The short-term take-away is that opportunities do exist in our new economic reality. And how about after that?

The key is to plot where you’d like to be over the next decade and to examine how your skills fit those goals. From there, research the job outlook in that industry. Arming yourself with information is the best way to begin that process.

For a top-notch resource on career paths, check out the Bureau of Labor Statistics’ just-released Occupational Outlook Handbook (available online). You can also watch the experts weigh in on where job growth will be thanks to the multitude of downloadable videos shot at the White House’s December 2009 Forum on Jobs (check it out at Whitehouse Web site).
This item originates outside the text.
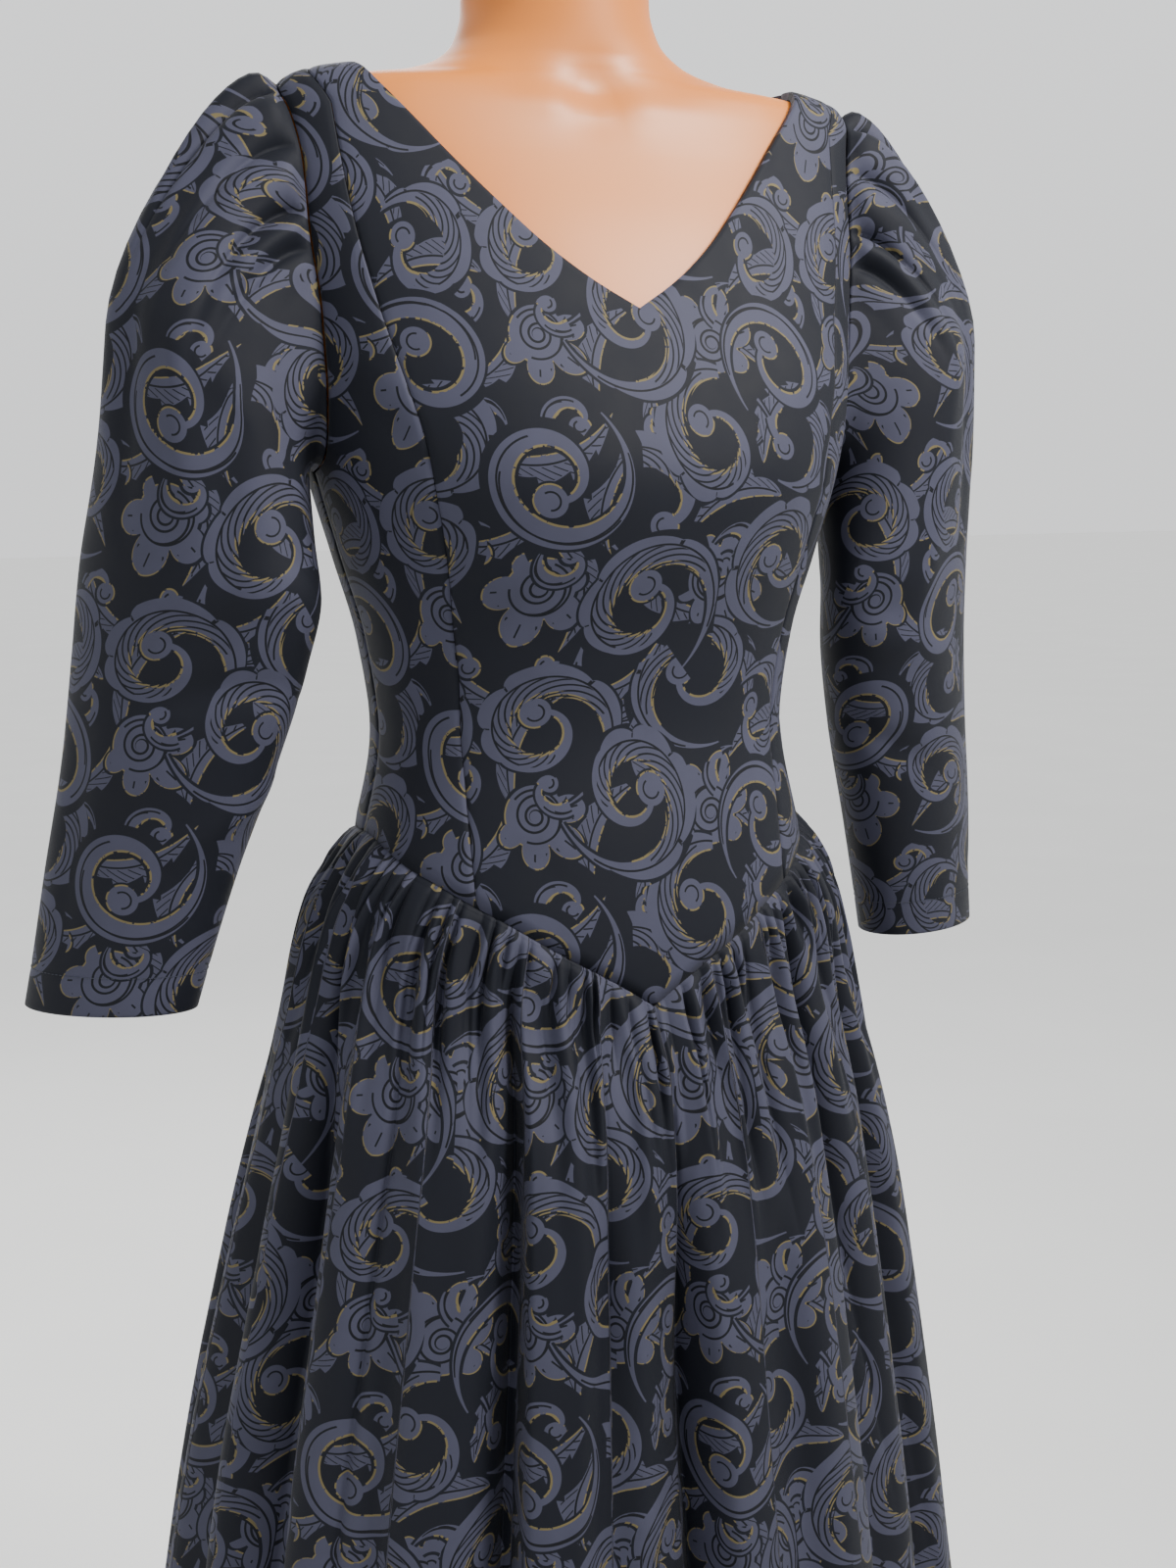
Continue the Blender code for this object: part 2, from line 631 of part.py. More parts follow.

Rocket to the Top of Your Career

A star astronaut offers a flight plan for astronomical success in any job.



Leroy Chiao has literally reached the absolute heights of his profession: He’s one of the most accomplished and respected astronauts in NASA history.

During his stellar 15-year career, Leroy logged 229 days in space, flew three space shuttle missions and eventually earned the honor of commanding the International Space Station. He’s also one of only 166 people to walk in space -- a feat he accomplished six times -- and was one of the few Americans to ever pilot a Russian Soyuz spacecraft.
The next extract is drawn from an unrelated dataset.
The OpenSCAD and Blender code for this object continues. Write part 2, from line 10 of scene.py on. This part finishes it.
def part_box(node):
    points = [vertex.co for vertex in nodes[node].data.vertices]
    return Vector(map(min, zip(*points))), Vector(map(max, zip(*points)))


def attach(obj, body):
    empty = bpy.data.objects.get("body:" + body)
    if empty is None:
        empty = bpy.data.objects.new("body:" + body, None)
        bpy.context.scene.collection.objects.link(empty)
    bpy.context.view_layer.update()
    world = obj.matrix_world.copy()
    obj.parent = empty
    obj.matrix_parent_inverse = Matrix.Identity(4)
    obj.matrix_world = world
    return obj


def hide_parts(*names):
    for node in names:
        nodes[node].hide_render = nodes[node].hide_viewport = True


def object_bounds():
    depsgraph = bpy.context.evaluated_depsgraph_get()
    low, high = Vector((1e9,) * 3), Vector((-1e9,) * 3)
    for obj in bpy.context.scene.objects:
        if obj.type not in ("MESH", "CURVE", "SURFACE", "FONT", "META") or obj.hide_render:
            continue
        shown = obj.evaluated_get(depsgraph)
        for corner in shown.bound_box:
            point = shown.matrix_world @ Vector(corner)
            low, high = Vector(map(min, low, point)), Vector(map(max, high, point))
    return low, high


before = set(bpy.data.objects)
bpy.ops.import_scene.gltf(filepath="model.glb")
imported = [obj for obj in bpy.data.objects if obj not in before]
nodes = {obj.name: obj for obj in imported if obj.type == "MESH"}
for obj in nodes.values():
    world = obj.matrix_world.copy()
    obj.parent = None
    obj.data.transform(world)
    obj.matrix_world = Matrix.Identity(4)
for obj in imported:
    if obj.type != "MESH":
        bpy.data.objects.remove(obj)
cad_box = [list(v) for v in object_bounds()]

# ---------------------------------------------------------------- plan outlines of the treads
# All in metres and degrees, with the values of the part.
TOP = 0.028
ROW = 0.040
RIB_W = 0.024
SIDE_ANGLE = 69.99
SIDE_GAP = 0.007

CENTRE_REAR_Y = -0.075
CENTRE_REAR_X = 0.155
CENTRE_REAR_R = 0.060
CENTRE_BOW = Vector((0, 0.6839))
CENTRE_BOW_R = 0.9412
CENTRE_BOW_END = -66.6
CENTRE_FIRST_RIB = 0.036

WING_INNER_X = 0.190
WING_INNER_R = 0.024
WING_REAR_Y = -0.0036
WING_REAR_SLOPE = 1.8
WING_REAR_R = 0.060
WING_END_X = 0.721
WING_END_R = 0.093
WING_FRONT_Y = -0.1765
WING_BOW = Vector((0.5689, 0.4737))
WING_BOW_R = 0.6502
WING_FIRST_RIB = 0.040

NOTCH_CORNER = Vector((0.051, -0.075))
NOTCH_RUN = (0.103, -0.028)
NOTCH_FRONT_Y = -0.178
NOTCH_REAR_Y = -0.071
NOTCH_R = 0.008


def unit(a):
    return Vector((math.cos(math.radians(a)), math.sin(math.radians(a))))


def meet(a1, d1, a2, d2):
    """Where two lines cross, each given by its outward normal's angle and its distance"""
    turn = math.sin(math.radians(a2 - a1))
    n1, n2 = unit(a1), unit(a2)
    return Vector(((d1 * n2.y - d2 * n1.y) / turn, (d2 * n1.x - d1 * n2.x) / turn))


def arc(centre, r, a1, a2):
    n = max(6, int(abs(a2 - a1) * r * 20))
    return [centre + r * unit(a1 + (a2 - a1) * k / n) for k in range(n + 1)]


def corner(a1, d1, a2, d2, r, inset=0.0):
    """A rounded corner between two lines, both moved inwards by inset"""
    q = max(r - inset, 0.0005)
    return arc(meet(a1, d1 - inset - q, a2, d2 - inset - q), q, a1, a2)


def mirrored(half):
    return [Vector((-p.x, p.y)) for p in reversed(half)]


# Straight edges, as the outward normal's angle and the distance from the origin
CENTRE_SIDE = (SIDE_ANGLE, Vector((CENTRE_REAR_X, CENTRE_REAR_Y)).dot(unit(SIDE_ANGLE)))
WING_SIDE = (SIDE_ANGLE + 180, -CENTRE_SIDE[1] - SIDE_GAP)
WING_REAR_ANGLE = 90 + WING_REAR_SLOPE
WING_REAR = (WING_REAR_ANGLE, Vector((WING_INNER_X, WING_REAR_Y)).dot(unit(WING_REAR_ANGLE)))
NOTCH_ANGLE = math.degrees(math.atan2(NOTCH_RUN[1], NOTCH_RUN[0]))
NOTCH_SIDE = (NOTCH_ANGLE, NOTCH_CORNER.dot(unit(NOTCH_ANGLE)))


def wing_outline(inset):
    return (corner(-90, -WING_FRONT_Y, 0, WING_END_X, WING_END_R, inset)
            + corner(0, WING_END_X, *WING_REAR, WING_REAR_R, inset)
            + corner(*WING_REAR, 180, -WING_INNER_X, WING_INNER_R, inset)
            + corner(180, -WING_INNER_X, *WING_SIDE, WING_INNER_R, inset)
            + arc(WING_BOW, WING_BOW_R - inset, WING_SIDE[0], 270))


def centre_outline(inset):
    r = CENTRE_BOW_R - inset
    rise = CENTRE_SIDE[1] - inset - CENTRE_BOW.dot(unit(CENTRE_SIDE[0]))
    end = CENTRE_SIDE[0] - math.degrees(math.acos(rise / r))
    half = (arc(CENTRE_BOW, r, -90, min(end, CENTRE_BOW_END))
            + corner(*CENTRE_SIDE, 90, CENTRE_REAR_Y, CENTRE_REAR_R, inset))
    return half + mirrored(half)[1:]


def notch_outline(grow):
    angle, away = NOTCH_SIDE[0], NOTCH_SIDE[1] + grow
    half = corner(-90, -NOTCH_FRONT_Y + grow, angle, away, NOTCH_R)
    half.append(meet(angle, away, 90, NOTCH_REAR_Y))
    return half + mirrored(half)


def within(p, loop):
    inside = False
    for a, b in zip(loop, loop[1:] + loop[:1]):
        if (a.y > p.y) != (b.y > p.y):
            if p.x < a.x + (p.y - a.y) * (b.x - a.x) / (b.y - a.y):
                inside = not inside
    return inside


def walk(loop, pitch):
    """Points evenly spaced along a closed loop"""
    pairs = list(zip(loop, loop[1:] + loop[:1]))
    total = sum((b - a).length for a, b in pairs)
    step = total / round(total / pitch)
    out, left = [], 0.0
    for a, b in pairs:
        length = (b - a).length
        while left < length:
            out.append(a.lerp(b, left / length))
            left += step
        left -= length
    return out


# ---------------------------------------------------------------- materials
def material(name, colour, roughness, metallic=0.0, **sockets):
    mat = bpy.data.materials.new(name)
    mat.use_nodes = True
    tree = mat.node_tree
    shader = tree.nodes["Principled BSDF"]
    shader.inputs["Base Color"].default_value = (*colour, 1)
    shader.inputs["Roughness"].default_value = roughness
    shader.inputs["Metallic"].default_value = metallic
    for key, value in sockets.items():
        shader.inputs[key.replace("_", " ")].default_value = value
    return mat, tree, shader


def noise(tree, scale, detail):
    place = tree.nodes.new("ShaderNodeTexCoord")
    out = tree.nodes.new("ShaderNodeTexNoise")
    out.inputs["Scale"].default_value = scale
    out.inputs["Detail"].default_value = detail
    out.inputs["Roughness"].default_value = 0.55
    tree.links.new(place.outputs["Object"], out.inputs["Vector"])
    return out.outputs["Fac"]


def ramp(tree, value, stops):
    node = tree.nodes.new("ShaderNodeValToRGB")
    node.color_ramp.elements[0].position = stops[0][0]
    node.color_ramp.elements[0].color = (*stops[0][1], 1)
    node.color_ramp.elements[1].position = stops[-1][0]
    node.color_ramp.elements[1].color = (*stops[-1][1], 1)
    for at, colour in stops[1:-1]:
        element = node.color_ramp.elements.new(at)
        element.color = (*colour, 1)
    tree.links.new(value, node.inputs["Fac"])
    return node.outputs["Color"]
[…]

We figured if this guy managed to overcome staggering odds (there aren’t many spaceman openings on the job boards, you know) to succeed in one of the most elite professions on Earth and above it, he must know something about building a career. So we put on our jet packs to catch up with Leroy, asking him to share his flight plan for success. (That’s right: We have jet packs in the office. Don’t you?) Here are his inside tips to keep you soaring toward your goals.

Be Prepared
“This is important in any aspect of life. You need to be properly prepared mentally and/or physically for any task. Learn what’s expected of you and make sure you familiarize yourself with all the requirements of any challenge. You need to walk yourself through them mentally to discover any possible gaps. Proper preparation will bring proper execution. Like we say, ‘Train like you fly, and fly like you train.’

“We prepped endlessly when I was training to build the International Space Station. I would prepare in a water tank in my suit 10 hours for every hour I walked in space. With that level of preparation, everything becomes second nature. In reality, nothing goes as planned -- but preparation offers you options.

“Once, I was piloting the shuttle, and as we were about 1,000 meters from the space station, all the alarms went off. There was a failure in the auto [pilot] system. Our ship started speeding up instead of slowing down. But my training clicked in and we ran the emergency procedures I was taught. I took control and stopped the spacecraft only 50 meters from the station. If I hadn’t gone to manual, we could’ve hit the station and killed everybody.”

Never Lose Your Determination
“This is a quality you’ll need to achieve any goal. In my case, it started way before I became an astronaut. NASA looks for persistence. The typical applicant goes through several interviews and rejections before they qualify.

“I put through my first application when I was still in grad school ... and I was rejected. And while I was disappointed, I was determined to try again and make it. So I finished off my Ph.D. and put in another application ... and I was accepted. I wasn’t going to walk away from a challenge.

“Never let anyone deny you your dreams. Never let disappointment get you down. And keep your focus on your goals. But remember: You need to work hard enough to achieve them.”

Be Innovative
“At NASA, you receive very specific training, as in any job. But you need to be able to take that preparation and use it to respond to situations that you may not have expected. You need to be able to think on your feet and show your boss you can be innovative to find solutions.

“After a launch, something unexpected always happens: It’s how you deal with it that separates you from the pack.

“Once, when I was on one of my space walks and working on the space station, I was using a foot restraint that allowed me to use both hands to unfold a giant antenna. But there was a piece of equipment in my way that wouldn’t allow me to reach the antenna. I substituted a tether for the foot restraint. This gave me the flexibility to maneuver around the obstruction and do the work without being bound by the restraint. It was dangerous, but I was able to innovate because I knew the task so well. It saved the mission.”

Remember: No Task Is Too Small
“As a kid, I worked at McDonald’s, and even then there was a lot of detail. Even though I was just making burgers, I had to get the right number of burgers done and out on time. You’re still learning to be a part of a team.

“This would carry over into my training sessions as an astronaut candidate when we had to go through systems checks over and over. We checked every last detail endlessly to see what the failures might be and how to deal with them. It was so tedious! But in flights, you have to recognize those failures when they occur and how to troubleshoot them. It could save your own life -- and those of your crew.

“Whether it’s reading a boring book for homework or doing menial tasks at a job early in your career, the key is this: Do the best you can. This way, you’ll learn how to be successful.”